Who are the people in your life that will be there when you hit the skids?
Who has the best counsel in the situation you are in right now?
If resilience has a nemesis, a Big Boss, I’d call it The Repressor. When we face adversity and get wounded, we might just stuff those feelings down, down and down. The Repressor just pushes down those feelings of doubt and pain. We wipe away the tears, clench our fists and go at it again, but we are still walking around wounded. Nothing has been rebuilt and eventually the foundation of who we are starts to crack under the weight of what we are storing, what we aren’t dealing with.
Taking time to work through the hurt, the pain is valuable because then it doesn’t have power over us when something similar happens. If you don’t process and work through a terrible breakup, either you are going to feel the same pain the next time it happens, or you’ll start to pull away, fearing that pain will happen again. Either way — you lose.

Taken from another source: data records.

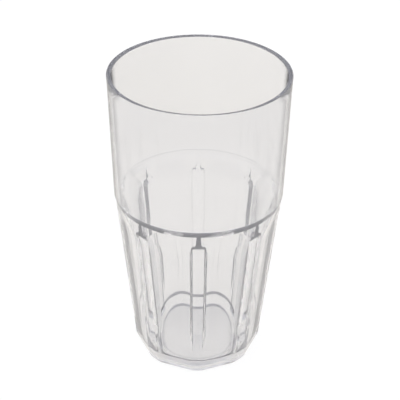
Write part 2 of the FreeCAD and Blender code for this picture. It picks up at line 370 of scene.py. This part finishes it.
    def rows(self):
        """All sections in order, from under the base up, over the rim and down to the floor."""
        return self.base_rows() + self.body_rows() + self.collar_rows() + self.inside_rows()

    def base_rows(self):
        """Recess under the base, foot ring and rounded heel."""
        s = self.s
        run = self.cone(s.heel_height) - s.foot_radius
        heel = tangent_arc(s.foot_radius, run, s.heel_height, self.taper)
        flat_foot = s.foot_radius - (s.base_radius - self.plane_low)
        flat_run = self.plane(s.heel_height) - flat_foot
        flat_heel = tangent_arc(flat_foot, flat_run, s.heel_height, self.plane_taper)
        foot_angles = self.outer_angles(s.foot_radius, flat_foot)
        rows = []
        for radius in np.linspace(RECESS_CORE, 1.0, RECESS_ROWS) * s.recess_edge:
            rows.append(self.round_row(radius, foot_angles, s.foot_recess))
        rows.append(self.round_row(s.foot_inner, foot_angles, 0.0))
        for radius, z in heel:
            plane = np.interp(z, [spot[1] for spot in flat_heel], [spot[0] for spot in flat_heel])
            rows.append(self.full_row(self.faceted(radius, plane), z))
        return rows

    def body_rows(self):
        """Bars and panels, from the heel up to the panels' tops."""
        levels = np.concatenate((
            np.linspace(self.s.heel_height, self.panel_bend, PANEL_ROWS)[1:],
            np.linspace(self.panel_bend, self.panel_top, PANEL_TOP_ROWS)[1:],
        ))
        return [self.full_row(self.faceted(self.cone(z), self.plane(z)), z) for z in levels]

    def rim_arcs(self):
        """Rounded outer and inner edge of the rim, as points in order."""
        s = self.s
        step = (s.shoulder_radius, s.shoulder_level)
        outer = (s.rim_radius, s.height)
        inner_z = s.height - s.rim_bevel
        inner = (self.wall(inner_z), inner_z)
        ledge = (self.wall(self.ledge_top), self.ledge_top)
        return (rounded_corner(step, outer, inner, s.rim_round),
                rounded_corner(outer, inner, ledge, s.rim_round))

    def collar_rows(self):
        """Shoulder step, collar outside, rim, and collar inside down to the ledge."""
        s = self.s
        outer_arc, inner_arc = self.rim_arcs()
        step_angles = self.outer_angles(1.0, 1.0)
        even_angles = np.linspace(0.0, HALF_PANEL, sum(OUTER_COLUMNS) + 1)
        x, y = self.ribbed(self.ledge_top, 0.0)
        ledge_angles = np.arctan2(x, y)
        rows = [self.round_row(radius, step_angles, s.shoulder_level)
                for radius in (s.body_radius, s.shoulder_radius)]
        for t in np.linspace(0.0, 1.0, COLLAR_ROWS)[1:-1]:
            z = lerp(s.shoulder_level, outer_arc[0][1], t)
            rows.append(self.round_row(self.collar(z), lerp(step_angles, even_angles, t), z))
        for radius, z in outer_arc + inner_arc:
            rows.append(self.round_row(radius, even_angles, z))
        for t in np.linspace(0.0, 1.0, COLLAR_ROWS)[1:]:
            z = lerp(inner_arc[-1][1], self.ledge_top, t)
            rows.append(self.round_row(self.wall(z), lerp(even_angles, ledge_angles, t), z))
        return rows

    def inside_rows(self):
        """Ledge, webs, ribs and wall down to the floor, then the floor to its middle."""
        s = self.s
        rib_top_turns = np.linspace(0.0, math.pi / 2, RIB_TOP_ROWS)[1:]
        levels = np.concatenate((
            np.linspace(self.ledge_top, self.ledge_low, LEDGE_ROWS)[1:],
            np.linspace(self.ledge_low, self.rib_top, WEB_ROWS)[1:],
            self.rib_bend + s.rib_slope * np.cos(rib_top_turns),
            np.linspace(self.rib_bend, s.floor_level + s.floor_round, RIB_ROWS)[1:],
            (self.web_top, self.web_top + HAIR, self.rib_bend + s.web_rise),
            (s.rib_low, s.rib_low + s.rib_run),
        ))
        rows = [self.full_row(self.ribbed(z, 0.0), z) for z in np.unique(levels)[::-1]]
        for a in np.linspace(0.0, math.pi / 2, FLOOR_EDGE_ROWS)[1:]:
            z = s.floor_level + s.floor_round * (1 - math.sin(a))
            rows.append(self.full_row(self.ribbed(z, s.floor_round * (1 - math.cos(a))), z))
        edge = rows[-1]
        for t in np.linspace(1.0, FLOOR_CORE, FLOOR_ROWS)[1:]:
            rows.append(edge * (t, t, 1.0))
        return rows


def tangent_arc(foot, run, rise, taper):
    """Arc from a foot on the ground out and up to a slanted line, tangent to the line."""
    lean = math.atan(taper)
    radius = (run * run + rise * rise) / (2 * (run * math.cos(lean) - rise * math.sin(lean)))
    centre_x = foot + run - radius * math.cos(lean)
    centre_z = rise + radius * math.sin(lean)
    low = math.atan2(-centre_z, foot - centre_x)
    return [(centre_x + radius * math.cos(a), centre_z + radius * math.sin(a))
            for a in np.linspace(low, -lean, HEEL_ROWS)]


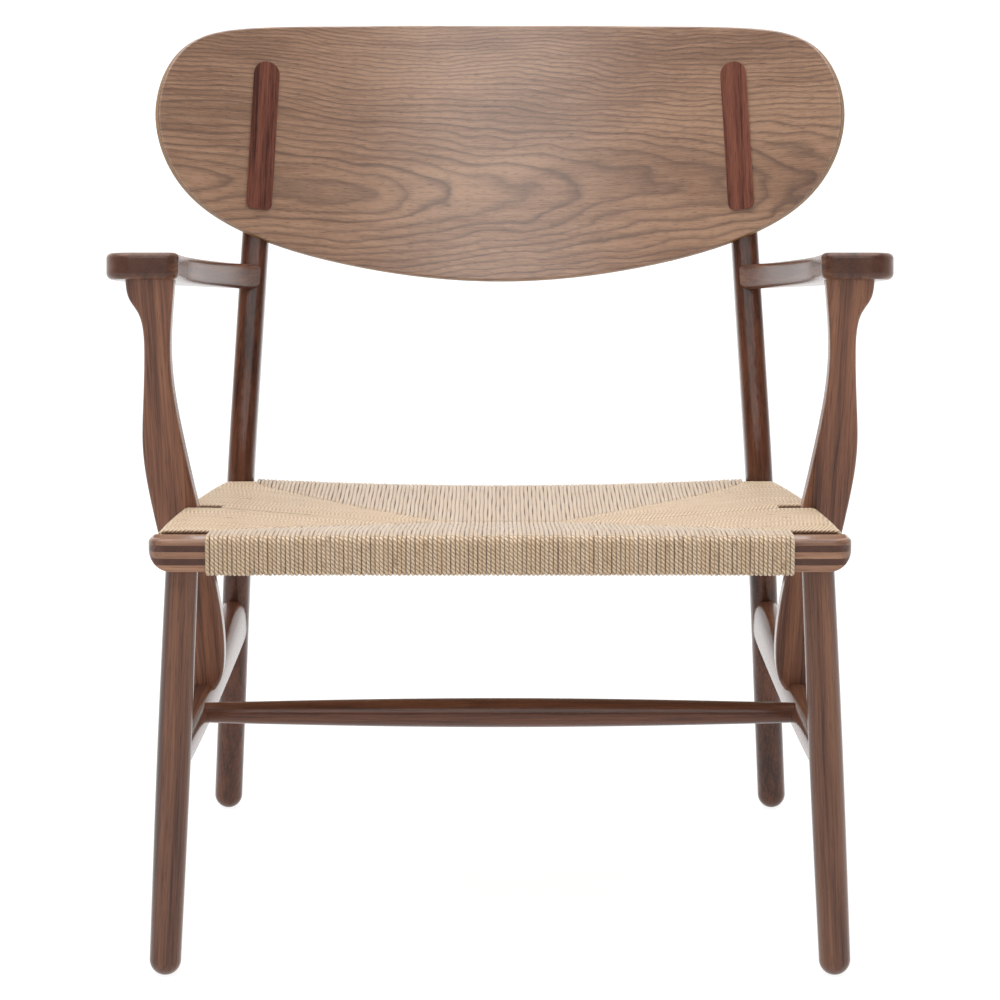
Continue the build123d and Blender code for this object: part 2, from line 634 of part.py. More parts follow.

But facing pain, working through it, learning from it, defeats The Repressor.
How can I start to work through my disappointment?
What tools do I have at my disposal to help with this?
How often do I avoid challenges because I want to avoid conflict?
What right now is harming my progress as a person?
Where to go from here.
This might be a bit to take in but focus on one area to shore up your resilience. Answer those questions first. Reflect on them and see what you action you take towards building the muscle of resilience.
Resilience is a life long process. It’s a movement towards enduring the hardships that life throws at us. It’s not so we can take it like Superman sometimes takes a punch, unmoving, unflinching. But like the solar-energy-feeding Kryptonian’s best move, we can redirect it and use it for our benefit, learning from it, getting its wisdom. It’s then we build resilience.